Da wir realistisch auf die Welt blicken wollen: Alle Sorgen und Ängste werden Sie selbstverständlich nicht nehmen können. Denn zu den bekannten Krisen und Herausforderungen durch die Bedrohung unserer liberalen Demokratie von Innen und Außen, durch einen umfassenden und für viele bedrohlichen Wandel, durch die Digitalisierung und die Künstliche Intelligenz, auch durch eine zunehmende Migration und durch neue Konflikte werden weitere Krisen hinzukommen. Klar ist auch: Die Politik wird kluge und belastbare Rahmenbedingungen setzen müssen. Aber die Umsetzung müssen wir gemeinsam stemmen.
Sehr geehrte Damen und Herren,
wenn wir heute nicht in den gesellschaftlichen Zusammenhalt, in die Wehrhaftigkeit und die Zukunftsfähigkeit unserer Demokratie investieren, werden wir morgen nicht mehr im Wettbewerb bestehen können und möglicherweise das verlieren, was es unbedingt zu erhalten galt.
Mutig und entschlossen müssen wir für die Freiheit der Menschen – unsere Freiheit – und für die liberale Demokratie – unsere Demokratie – eintreten. Und mit Realitätssinn wollen wir auf die Welt blicken und uns gemeinsam die Lehren der Vergangenheit zu Herzen nehmen.

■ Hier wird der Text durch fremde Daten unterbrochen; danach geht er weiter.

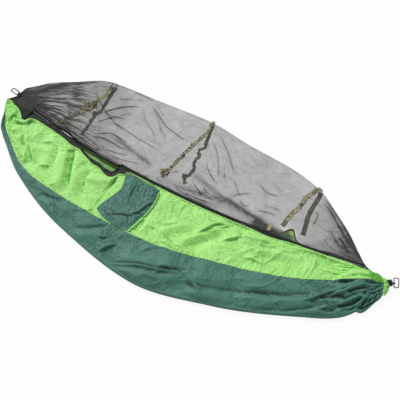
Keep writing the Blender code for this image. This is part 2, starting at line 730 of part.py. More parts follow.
def carabiner(side, axis, face, mats):
    # face is 1 or -1: the carabiner turned over has its gate on the other side.
    g = face * CARABINER_GATE_V
    corners = [(TONGUE_END_U, g, 0), (0, g, 0), (0, face * CARABINER_SPINE_NEAR_V, 0),
               (CARABINER_LENGTH, face * CARABINER_SPINE_FAR_V, 0), (CARABINER_LENGTH, g, 0), (NOSE_START_U, g, 0)]
    path = rounded(corners, (CARABINER_CORNER, CARABINER_CORNER, CARABINER_CORNER * 1.2, CARABINER_CORNER), 5)
    hook = tube("carabiner_%s" % side, path, ROD_RADIUS, 12, False, mats["steel"], axis)
    cutters = [
        block("cut_tongue_top_" + side, (TONGUE_START_U, g - 0.004, TONGUE_HALF), (0.020, g + 0.004, 0.004),
              mats["steel"], axis),
        block("cut_tongue_low_" + side, (TONGUE_START_U, g - 0.004, -0.004), (0.020, g + 0.004, -TONGUE_HALF),
              mats["steel"], axis),
        post_z("cut_pin_hole_" + side, (HINGE_U, g), PIN_HOLE_RADIUS, -0.003, 0.003, 16, mats["steel"], axis),
        block("cut_nose_" + side, (NOSE_START_U - 0.002, min(g - face * 0.006, g + face * SLOT_OUTER_V), -NOSE_SLOT_HALF),
              (NOSE_SLOT_END_U, max(g - face * 0.006, g + face * SLOT_OUTER_V), NOSE_SLOT_HALF), mats["steel"], axis)]
    for item in cutters:
        combine(hook, item, "DIFFERENCE")

    pivot = empty("gate_axis_" + side, (HINGE_U, g, 0), 0.0, axis)
    start = GATE_START_U - HINGE_U
    end = GATE_END_U - HINGE_U
    gate = tube("carabiner_gate_" + side, [Vector((start, 0, 0)), Vector((end, 0, 0))], GATE_RADIUS, 14, False,
                mats["steel"], pivot)
    tip = block("gate_tip_" + side, (end - 0.003, min(-face * 0.0018, face * TIP_OUTER_V), -GATE_TIP_HALF),
                (GATE_TIP_U - HINGE_U, max(-face * 0.0018, face * TIP_OUTER_V), GATE_TIP_HALF), mats["steel"], pivot)
    combine(gate, tip, "UNION")
    fork = block("cut_fork_" + side, (start - 0.001, -0.004, -FORK_HALF),
                 (FORK_END_U - HINGE_U + 0.0008, 0.004, FORK_HALF), mats["steel"], pivot)
    combine(gate, fork, "DIFFERENCE")
    bore = post_z("cut_gate_bore_" + side, (0, 0), PIN_HOLE_RADIUS, -0.004, 0.004, 16, mats["steel"], pivot)
    combine(gate, bore, "DIFFERENCE")
    post_z("gate_pin_" + side, (HINGE_U, g), PIN_RADIUS, -0.0026, 0.0026, 12, mats["pin_steel"], axis)


def webbing_tab(mats, root):
    # Short webbing end sewn above the zip, lying on the net
    low = net_edge_y(WEBBING_X + WEBBING_WIDTH / 2, TAPE_OUTER) + 0.0012
    lift = NET / 2 + GAP + WEBBING / 2 + 0.0001
    line = [(WEBBING_X - 0.14 * d, low + d) for d in (0.0, WEBBING_LENGTH / 2, WEBBING_LENGTH)]
    strap("webbing_tab", line, WEBBING_WIDTH, WEBBING, lambda x, y: near_net_z(x, y) + lift, 5,
          mats["tan"], root)


def shift_all(roots):
    for obj in roots:
        obj.location = Vector(obj.location) - Vector((BOX_MIDDLE_X, BOX_MIDDLE_Y, 0.0))


def build():
    for obj in list(bpy.data.objects):
        bpy.data.objects.remove(obj, do_unlink=True)
    mats = {
        "dark_green": make_material("dark_green_nylon", (80, 130, 116), 0.45),
        "light_green": make_material("light_green_nylon", (168, 234, 128), 0.45),
        "net": make_material("mosquito_net", (100, 102, 92), 0.8),
        "camo": make_material("camouflage_tape", (128, 128, 98), 0.8),
        "zip_black": make_material("zip_black", (18, 26, 20), 0.6),
        "steel": make_material("plated_steel", (178, 180, 182), 0.28, 1.0),
        "pin_steel": make_material("pin_steel", (150, 152, 155), 0.35, 1.0),
        "rope_black": make_material("rope_black", (22, 24, 24), 0.85),
        "tan": make_material("tan_webbing", (176, 150, 104), 0.8),
    }
    root = empty("hammock_root", (0.0, 0.0, 0.0))
    hammock_cloth(mats, root)
    net_canopy(mats, root)
    zip_parts(mats, root)
    webbing_tab(mats, root)
    gather("gather_left", -1, LEFT_GATHER, LEFT_END_ANGLE, mats, root)
    gather("gather_right", 1, RIGHT_GATHER, RIGHT_END_ANGLE, mats, root)
    frame, hang = end_fittings("left", LEFT_GATHER, LEFT_END_ANGLE, LEFT_KNOT_TURNS, LEFT_KNOT_RADIUS,
                               LEFT_BAR_FROM_KNOT, mats, root)
    left_carabiner(frame, hang, mats)
    frame, hang = end_fittings("right", RIGHT_GATHER, RIGHT_END_ANGLE, RIGHT_KNOT_TURNS, RIGHT_KNOT_RADIUS,
                               RIGHT_BAR_FROM_KNOT, mats, root)
    right_carabiner(frame, hang, mats)
    slider("slider_left", SLIDER_LEFT_X, 1, mats)
    slider("slider_right", SLIDER_RIGHT_X, -1, mats)
    stuff_sack(mats)
    shift_all([o for o in bpy.data.objects if o.parent is None])


build()
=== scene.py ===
"""Looks of a double hammock with a zipped mosquito net, laid flat on its side."""
import math

import bpy
import numpy as np
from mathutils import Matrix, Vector


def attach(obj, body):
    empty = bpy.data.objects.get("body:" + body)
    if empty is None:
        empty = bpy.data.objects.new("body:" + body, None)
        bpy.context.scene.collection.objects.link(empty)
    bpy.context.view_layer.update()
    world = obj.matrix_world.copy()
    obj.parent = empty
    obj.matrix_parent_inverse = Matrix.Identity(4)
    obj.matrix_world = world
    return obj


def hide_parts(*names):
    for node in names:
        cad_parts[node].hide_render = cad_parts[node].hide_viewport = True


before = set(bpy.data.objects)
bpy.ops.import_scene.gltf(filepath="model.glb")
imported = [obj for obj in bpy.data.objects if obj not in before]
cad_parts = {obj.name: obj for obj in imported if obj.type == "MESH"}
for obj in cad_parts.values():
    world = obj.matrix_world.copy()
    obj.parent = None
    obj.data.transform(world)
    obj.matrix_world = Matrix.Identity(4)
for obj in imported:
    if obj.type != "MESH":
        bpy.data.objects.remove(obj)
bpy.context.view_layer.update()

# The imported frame's origin in the coordinates that this script shares with the part's source
SHIFT = np.array((-0.0081, 0.0065, 0.0))
scene = bpy.context.scene

# Camera
cam_data = bpy.data.cameras.new("camera")
cam_data.lens = 66.24
cam_data.sensor_width = 36.0
camera = bpy.data.objects.new("camera", cam_data)
scene.collection.objects.link(camera)
camera.location = Vector((1.2346, -1.8083, 3.7845)) - Vector(SHIFT)
looked_at = Vector((0.1093, 0.0646, 0.0)) - Vector(SHIFT)
camera.rotation_euler = (looked_at - camera.location).to_track_quat("-Z", "Y").to_euler()
scene.camera = camera
scene.view_settings.view_transform = "Standard"


def mm(*values):
    """Points x, y from numbers in millimetres."""
    return [(x / 1000, y / 1000) for x, y in zip(values[::2], values[1::2])]


def chains(last, rows):
    """Rows in millimetres: the points of a chain, then so many other values."""
    return [(mm(*row[:-last]), *[v / 1000 for v in row[-last:]]) for row in rows]


# Outlines, as in the part
def monotone(points):
    xs, ys = np.array(points, float).T
    step = np.diff(xs)
    rise = np.diff(ys) / step
    slope = np.zeros(len(xs))
    slope[0], slope[-1] = rise[0], rise[-1]
    for i in range(1, len(xs) - 1):
        if rise[i - 1] * rise[i] > 0:
            a = 2 * step[i] + step[i - 1]
            b = step[i] + 2 * step[i - 1]
            slope[i] = (a + b) / (a / rise[i - 1] + b / rise[i])

    def at(x):
        k = np.clip(np.searchsorted(xs, x) - 1, 0, len(xs) - 2)
        t = (x - xs[k]) / step[k]
        t2, t3 = t * t, t * t * t
        return (ys[k] * (2 * t3 - 3 * t2 + 1) + slope[k] * step[k] * (t3 - 2 * t2 + t)
                + ys[k + 1] * (3 * t2 - 2 * t3) + slope[k + 1] * step[k] * (t3 - t2))
    return at


bottom_y = monotone(mm(-1300, 20, -1250, -100, -1090, -240, -920, -355, -490, -515, 50, -595, 500, -487,
    950, -292, 1140, -180, 1250, -20, 1300, 60))
seam_y = monotone(mm(-1300, 30, -1250, -55, -1070, -210, -945, -290, -770, -338, -340, -357, 20, -338,
    340, -268, 650, -179, 860, -95, 1000, -20, 1250, 112, 1300, 120))
ridge_y = monotone(mm(-1300, 160, -1230, 268, -1030, 430, -830, 528, -450, 560, -107, 585, 180, 556, 460,
    540, 690, 492, 840, 400, 960, 318, 1060, 235, 1140, 175, 1200, 160, 1300, 155))
# Heights of the near panel at the zip and at the bottom edge, of the net over the zip and at its ridge
NEAR_Z, EDGE_Z, NET_Z, RIDGE_Z = 0.040, 0.0255, 0.0425, 0.0040
# The tallest any cloth may stand
TOP_Z = 0.0600
ZIP_X0, ZIP_R = -0.25, 6.46
OPEN_LEFT, OPEN_RIGHT = -0.905, -0.415


def ease(t):
    t = np.clip(t, 0, 1)
    return t * t * (3 - 2 * t)


def zip_y(x, outward=0.0):
    return ZIP_R - np.sqrt((ZIP_R + outward) ** 2 - (x - ZIP_X0) ** 2)


def bell(x, middle, width, power=2):
    return np.exp(-((x - middle) / width) ** power)


def within(x, limit):
    return np.clip(x, -limit, limit)


def open_share(x):
    t = np.clip((x - OPEN_LEFT) / (OPEN_RIGHT - OPEN_LEFT), 0, 1)
    return ease(t / 0.30) * ease((1 - t) / 0.25) * (0.58 + 0.42 * t)


def net_edge_y(x, d):
    return zip_y(x, -d - 0.012 * open_share(x))


def far_edge_y(x):
    """The far seam lies low behind the zip's middle; beside the third tape the panel is pulled up."""
    free = 0.070 * np.cos(np.pi * x / (2.08 * 1.235)) ** 2
    low = ease((x + 0.95) / 0.12) * ease((0.52 - x) / 0.10)
    return zip_y(x) + free * (1 - 0.78 * low) + 0.068 * bell(x, 0.672, 0.040)


# Noise and folds
def lattice(ix, iy, seed):
    n = (ix * 374761393 + iy * 668265263 + seed * 974634777) & 0xffffffff
    n = ((n ^ (n >> 13)) * 1274126177) & 0xffffffff
    return ((n ^ (n >> 16)) & 0xffff) / 65536.0


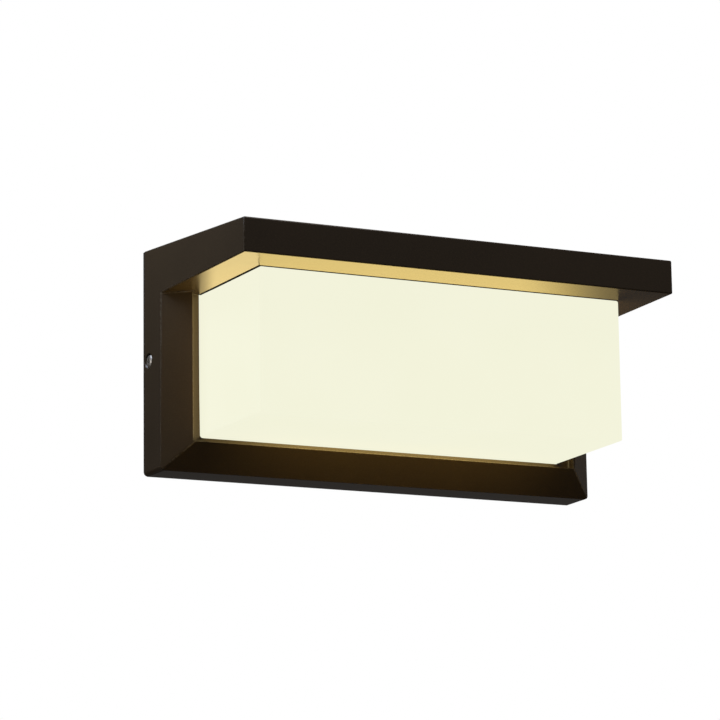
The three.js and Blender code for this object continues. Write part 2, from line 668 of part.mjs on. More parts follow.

Gemeinsam gilt es unser Land und unsere Wirtschaft noch wehrhafter, noch krisenfester, noch nachhaltiger zu gestalten, und zwar sowohl mit Blick auf die sich verschärfende Klimakrise als auch für die zunehmenden Herausforderungen durch systemische Wettbewerber oder die Bedrohung durch die Feinde unserer Demokratie. Denn wir können uns auf uns und unsere soziale Marktwirtschaft verlassen, sie hat ein solides Wirtschaftsgefüge hervorgebracht, Wohlstand geschaffen und zugleich die Schwachen und Hilfsbedürftigen nicht vergessen. Das Nichthandeln sollten wir mehr fürchten als den selbstbewussten Wettbewerb mit denen, die das Recht und die Freiheit nicht achten. Denn wir werden erfolgreich sein, weil wir die Freiheit nicht nur verstehen als Raum der Selbstoptimierung, sondern sie gemeinsam nutzen, um Verantwortung zu übernehmen für uns und unsere Welt – mit Zuversicht und Selbstvertrauen.